# Why wont this intake work on an LS1??



## wferrine (Apr 2, 2011)

The below link is from an intake from ebay. Its a ram air set up for a LS2. The seller states it will NOT work for an LS1. Besides the lack of the ram air hood on my 04, any other reason why? Thanks. 

Vararam Ram Air Intake - 2005-2006 LS2 Pontiac GTO | eBay


----------



## 87GN06GTO07IRL (Aug 10, 2009)

The t/b is also a different size.


----------



## wferrine (Apr 2, 2011)

Thanks.


----------



## svede1212 (Nov 1, 2005)

The biggest issue is that that intake relies on the filter fitting between the TB and radiator. The LS2 has more room there. The LS1's MAF is a 1/2" longer and the distance from the TB to radiator is shorter too.
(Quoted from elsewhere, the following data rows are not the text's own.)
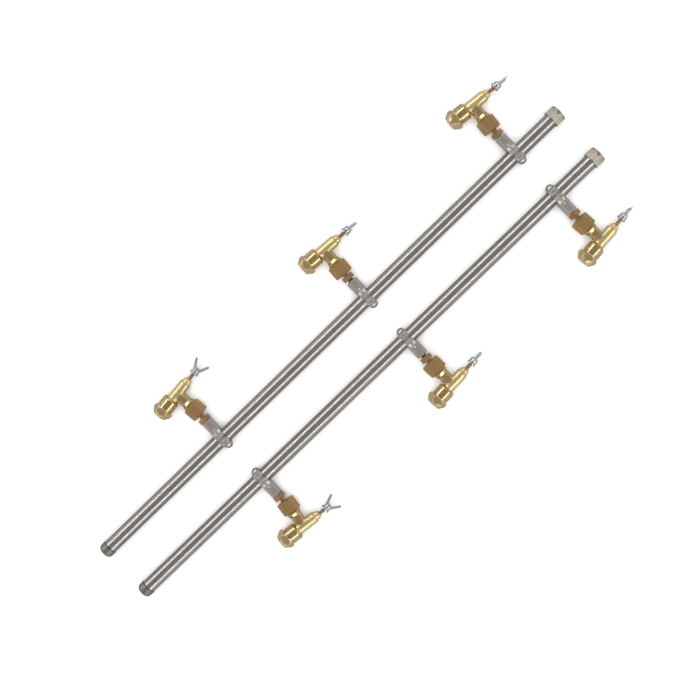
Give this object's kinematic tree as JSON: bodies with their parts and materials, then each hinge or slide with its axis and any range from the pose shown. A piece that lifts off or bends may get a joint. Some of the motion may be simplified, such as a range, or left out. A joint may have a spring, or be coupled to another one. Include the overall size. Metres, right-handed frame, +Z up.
{
  "type": "burner assembly",
  "caption": "Stainless burner rails with hex inlets and round caps, carrying split eyelet clamp take-offs, adjustable ball fittings and brass needle jet valves with wing nuts.",
  "frame": {"origin": "on the surface the assembly lies on, under the middle of its bounding box", "axes": "+X along the rails towards the hexagonal inlet couplings, +Y from rail B towards rail A, +Z up from the surface"},
  "size_m": [0.9148, 0.302, 0.0295],
  "materials": {
    "stainless_tube": "drawn stainless tube, brushed along its length, warm grey",
    "cast_stainless": "investment cast stainless, satin, slightly rough",
    "screw_steel": "bright stainless screw",
    "red_brass": "reddish brass, turned",
    "dull_brass": "dull olive brown brass, satin",
    "bright_brass": "bright turned brass",
    "zinc_plate": "zinc plated, bluish grey"
  },
  "bodies": {
    "rail_a": {"rail_a_pipe": "stainless_tube", "rail_a_inlet_coupling": "cast_stainless", "rail_a_end_cap": "stainless_tube", "a1_clamp_saddle": "cast_stainless", "a1_clamp_strap": "cast_stainless", "a1_clamp_screw": "screw_steel", "a2_clamp_saddle": "cast_stainless", "a2_clamp_strap": "cast_stainless", "a2_clamp_screw": "screw_steel", "a3_clamp_saddle": "cast_stainless", "a3_clamp_strap": "cast_stainless", "a3_clamp_screw": "screw_steel"},
    "a1_ball": {"a1_ball_nipple": "red_brass"},
    "a1_valve": {"a1_ball_nut": "dull_brass", "a1_valve_body": "bright_brass", "a1_jet_cap": "bright_brass"},
    "a1_stem": {"a1_needle_stem": "red_brass"},
    "a1_wing": {"a1_wing_nut": "zinc_plate"},
    "a2_ball": {"a2_ball_nipple": "red_brass"},
    "a2_valve": {"a2_ball_nut": "dull_brass", "a2_valve_body": "bright_brass", "a2_jet_cap": "bright_brass"},
    "a2_stem": {"a2_needle_stem": "red_brass"},
    "a2_wing": {"a2_wing_nut": "zinc_plate"},
    "a3_ball": {"a3_ball_nipple": "red_brass"},
    "a3_valve": {"a3_ball_nut": "dull_brass", "a3_valve_body": "bright_brass", "a3_jet_cap": "bright_brass"},
    "a3_stem": {"a3_needle_stem": "red_brass"},
    "a3_wing": {"a3_wing_nut": "zinc_plate"},
    "rail_b": {"rail_b_pipe": "stainless_tube", "rail_b_inlet_coupling": "cast_stainless", "rail_b_end_cap": "stainless_tube", "b1_clamp_saddle": "cast_stainless", "b1_clamp_strap": "cast_stainless", "b1_clamp_screw": "screw_steel", "b2_clamp_saddle": "cast_stainless", "b2_clamp_strap": "cast_stainless", "b2_clamp_screw": "screw_steel", "b3_clamp_saddle": "cast_stainless", "b3_clamp_strap": "cast_stainless", "b3_clamp_screw": "screw_steel"},
    "b1_ball": {"b1_ball_nipple": "red_brass"},
    "b1_valve": {"b1_ball_nut": "dull_brass", "b1_valve_body": "bright_brass", "b1_jet_cap": "bright_brass"},
    "b1_stem": {"b1_needle_stem": "red_brass"},
    "b1_wing": {"b1_wing_nut": "zinc_plate"},
    "b2_ball": {"b2_ball_nipple": "red_brass"},
    "b2_valve": {"b2_ball_nut": "dull_brass", "b2_valve_body": "bright_brass", "b2_jet_cap": "bright_brass"},
    "b2_stem": {"b2_needle_stem": "red_brass"},
    "b2_wing": {"b2_wing_nut": "zinc_plate"},
    "b3_ball": {"b3_ball_nipple": "red_brass"},
    "b3_valve": {"b3_ball_nut": "dull_brass", "b3_valve_body": "bright_brass", "b3_jet_cap": "bright_brass"},
    "b3_stem": {"b3_needle_stem": "red_brass"},
    "b3_wing": {"b3_wing_nut": "zinc_plate"}
  },
  "joints": [
    {"name": "a1_swivel", "type": "hinge", "parent": "rail_a", "child": "a1_ball", "pos_m": [-0.2117, 0.09545, 0.0145], "axis": [0, 1, 0], "continuous": true},
    {"name": "a1_tilt", "type": "hinge", "parent": "a1_ball", "child": "a1_valve", "pos_m": [-0.2117, 0.09545, 0.0145], "axis": [0, 0, 1], "range_deg": [-22.1, 9.9]},
    {"name": "a1_stem_travel", "type": "slide", "parent": "a1_valve", "child": "a1_stem", "axis": [0.9943, 0.1063, 0], "range_m": [-0.0044, 0.003]},
    {"name": "a1_wing_turn", "type": "hinge", "parent": "a1_stem", "child": "a1_wing", "pos_m": [-0.21567, 0.13264, 0.0145], "axis": [0.9943, 0.1063, 0], "range_deg": [-1585, 1081]},
    {"name": "a2_swivel", "type": "hinge", "parent": "rail_a", "child": "a2_ball", "pos_m": [0.0811, 0.09545, 0.0145], "axis": [0, 1, 0], "continuous": true},
    {"name": "a2_tilt", "type": "hinge", "parent": "a2_ball", "child": "a2_valve", "pos_m": [0.0811, 0.09545, 0.0145], "axis": [0, 0, 1], "range_deg": [-12.7, 19.3]},
    {"name": "a2_stem_travel", "type": "slide", "parent": "a2_valve", "child": "a2_stem", "axis": [0.9983, -0.0576, 0], "range_m": [-0.0044, 0.003]},
    {"name": "a2_wing_turn", "type": "hinge", "parent": "a2_stem", "child": "a2_wing", "pos_m": [0.08325, 0.13279, 0.0145], "axis": [0.9983, -0.0576, 0], "range_deg": [-1585, 1081]},
    {"name": "a3_swivel", "type": "hinge", "parent": "rail_a", "child": "a3_ball", "pos_m": [0.3739, 0.09545, 0.0145], "axis": [0, 1, 0], "continuous": true},
    {"name": "a3_tilt", "type": "hinge", "parent": "a3_ball", "child": "a3_valve", "pos_m": [0.3739, 0.09545, 0.0145], "axis": [0, 0, 1], "range_deg": [-11, 21]},
    {"name": "a3_stem_travel", "type": "slide", "parent": "a3_valve", "child": "a3_stem", "axis": [0.9962, -0.0872, 0], "range_m": [-0.0044, 0.003]},
    {"name": "a3_wing_turn", "type": "hinge", "parent": "a3_stem", "child": "a3_wing", "pos_m": [0.37716, 0.13271, 0.0145], "axis": [0.9962, -0.0872, 0], "range_deg": [-1585, 1081]},
    {"name": "rail_b_slide", "type": "slide", "parent": "rail_a", "child": "rail_b", "axis": [0, -1, 0], "range_m": [-0.03, 0.2]},
    {"name": "b1_swivel", "type": "hinge", "parent": "rail_b", "child": "b1_ball", "pos_m": [-0.2117, -0.09545, 0.0145], "axis": [0, -1, 0], "continuous": true},
    {"name": "b1_tilt", "type": "hinge", "parent": "b1_ball", "child": "b1_valve", "pos_m": [-0.2117, -0.09545, 0.0145], "axis": [0, 0, -1], "range_deg": [-22.1, 9.9]},
    {"name": "b1_stem_travel", "type": "slide", "parent": "b1_valve", "child": "b1_stem", "axis": [0.9943, -0.1063, 0], "range_m": [-0.0044, 0.003]},
    {"name": "b1_wing_turn", "type": "hinge", "parent": "b1_stem", "child": "b1_wing", "pos_m": [-0.21567, -0.13264, 0.0145], "axis": [0.9943, -0.1063, 0], "range_deg": [-1585, 1081]},
    {"name": "b2_swivel", "type": "hinge", "parent": "rail_b", "child": "b2_ball", "pos_m": [0.0811, -0.09545, 0.0145], "axis": [0, -1, 0], "continuous": true},
    {"name": "b2_tilt", "type": "hinge", "parent": "b2_ball", "child": "b2_valve", "pos_m": [0.0811, -0.09545, 0.0145], "axis": [0, 0, -1], "range_deg": [-12.7, 19.3]},
    {"name": "b2_stem_travel", "type": "slide", "parent": "b2_valve", "child": "b2_stem", "axis": [0.9983, 0.0576, 0], "range_m": [-0.0044, 0.003]},
    {"name": "b2_wing_turn", "type": "hinge", "parent": "b2_stem", "child": "b2_wing", "pos_m": [0.08325, -0.13279, 0.0145], "axis": [0.9983, 0.0576, 0], "range_deg": [-1585, 1081]},
    {"name": "b3_swivel", "type": "hinge", "parent": "rail_b", "child": "b3_ball", "pos_m": [0.3739, -0.09545, 0.0145], "axis": [0, -1, 0], "continuous": true},
    {"name": "b3_tilt", "type": "hinge", "parent": "b3_ball", "child": "b3_valve", "pos_m": [0.3739, -0.09545, 0.0145], "axis": [0, 0, -1], "range_deg": [-11, 21]},
    {"name": "b3_stem_travel", "type": "slide", "parent": "b3_valve", "child": "b3_stem", "axis": [0.9962, 0.0872, 0], "range_m": [-0.0044, 0.003]},
    {"name": "b3_wing_turn", "type": "hinge", "parent": "b3_stem", "child": "b3_wing", "pos_m": [0.37716, -0.13271, 0.0145], "axis": [0.9962, 0.0872, 0], "range_deg": [-1585, 1081]}
  ],
  "couplings": [
    {"joint": "a1_wing_turn", "follows": "a1_stem_travel", "rad_per_m": 6283.2},
    {"joint": "a2_wing_turn", "follows": "a2_stem_travel", "rad_per_m": 6283.2},
    {"joint": "a3_wing_turn", "follows": "a3_stem_travel", "rad_per_m": 6283.2},
    {"joint": "b1_wing_turn", "follows": "b1_stem_travel", "rad_per_m": 6283.2},
    {"joint": "b2_wing_turn", "follows": "b2_stem_travel", "rad_per_m": 6283.2},
    {"joint": "b3_wing_turn", "follows": "b3_stem_travel", "rad_per_m": 6283.2}
  ]
}
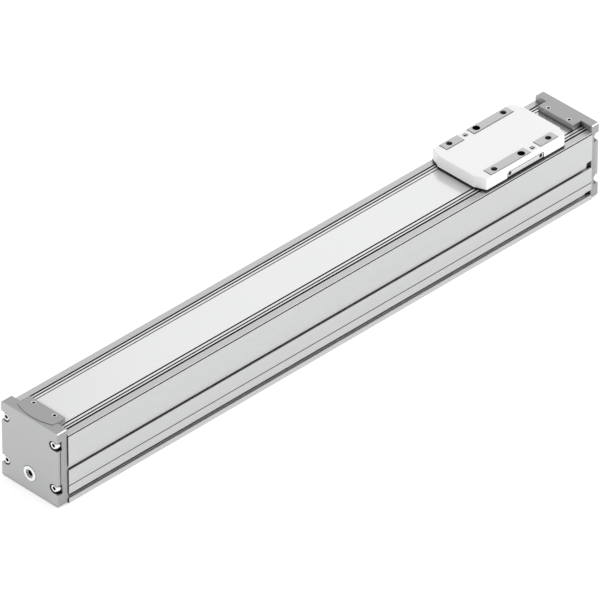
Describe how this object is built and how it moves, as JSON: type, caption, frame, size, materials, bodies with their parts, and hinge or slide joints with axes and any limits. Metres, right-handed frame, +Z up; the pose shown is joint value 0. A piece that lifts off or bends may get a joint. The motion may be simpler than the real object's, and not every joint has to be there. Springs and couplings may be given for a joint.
{
  "type": "electric linear axis",
  "caption": "Ball-screw linear axis: slotted extruded body, end caps, flat steel cover strip and a white-covered slide that runs along the top.",
  "frame": {"origin": "centre of the body's flat mounting underside", "axes": "+X along the axis towards the drive end, +Y across it, +Z up out of the slide's table; the slide rests at the drive end of its stroke"},
  "size_m": [0.5762, 0.06, 0.0721],
  "materials": {
    "anodised_body": "fine matt clear anodising on a drawn profile",
    "anodised_cap": "matt clear anodising on milled and cast blocks",
    "anodised_carrier": "matt clear anodising",
    "strip_steel": "satin cold-rolled stainless strip",
    "table_metal": "milled and clear anodised",
    "machined_block": "milled and clear anodised",
    "white_cover": "fine matt moulded white",
    "ground_steel": "ground and lightly oiled",
    "bearing_steel": "ground bearing steel",
    "zinc_screw": "bright zinc",
    "dark_plug": "bright zinc flange with a dark socket",
    "seal_plastic": "moulded black",
    "buffer_rubber": "moulded black",
    "magnet": "nickel plated"
  },
  "bodies": {
    "frame": {"profile": "anodised_body", "strip_carrier": "anodised_carrier", "cover_strip": "strip_steel", "drive_end_cap": "anodised_cap", "idle_end_cap": "anodised_cap", "drive_cap_screws": "zinc_screw", "idle_cap_screws": "zinc_screw", "drive_tongue_screws": "zinc_screw", "idle_tongue_screws": "zinc_screw", "vent_plug": "dark_plug", "guide_rail": "ground_steel", "rail_screws": "zinc_screw", "drive_bearing_outer_rings": "bearing_steel", "idle_bearing_outer_ring": "bearing_steel", "bearing_clamp_ring": "machined_block", "end_buffers": "buffer_rubber"},
    "spindle": {"ball_screw": "ground_steel", "drive_bearing_inner_rings": "bearing_steel", "idle_bearing_inner_ring": "bearing_steel", "bearing_lock_nut": "ground_steel", "idle_retaining_ring": "ground_steel"},
    "slide": {"guide_carriages": "ground_steel", "carriage_end_seals": "seal_plastic", "carriage_screws": "zinc_screw", "nut_housing": "machined_block", "ball_nut": "ground_steel", "nut_screws": "zinc_screw", "sensor_magnets": "magnet", "slide_yoke": "ground_steel", "yoke_screws": "zinc_screw", "slide_table": "table_metal", "table_screws": "zinc_screw", "slide_cover": "white_cover", "slide_cover_screws": "zinc_screw", "side_plates": "table_metal", "side_plate_screws": "zinc_screw"}
  },
  "joints": [
    {"name": "slide_travel", "type": "slide", "parent": "frame", "child": "slide", "axis": [-1, 0, 0], "range_m": [0, 0.4]},
    {"name": "spindle_turn", "type": "hinge", "parent": "frame", "child": "spindle", "pos_m": [0, 0, 0.03975], "axis": [1, 0, 0], "range_deg": [0, 12000]}
  ],
  "couplings": [
    {"joint": "spindle_turn", "follows": "slide_travel", "rad_per_m": 523.6}
  ]
}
Some creative shoehorning _could maybe_ get it to work but it would take cutting down your MAF and other cramming. At least I see there that they don't list it as being "On Sale". They've had it "on sale" for 2 years which to me means it's their regular price.


----------



## danfigg (Sep 27, 2009)

*re*

Hey neighbor send me some contact info as you can see we live close by any thing you need to know aobut this car I can pretty much help out----Danfigg


----------



## Belnick (Mar 24, 2011)

wferrine said:


> The below link is from an intake from ebay. Its a ram air set up for a LS2. The seller states it will NOT work for an LS1. Besides the lack of the ram air hood on my 04, any other reason why? Thanks.
> 
> Vararam Ram Air Intake - 2005-2006 LS2 Pontiac GTO | eBay



lol that does not fit on a ls2 gto either 

worked for 4 hours installing mine, still would not fit, the filter hit the hood when you closed it, so was forced to use brute force to install it and hope for the best


----------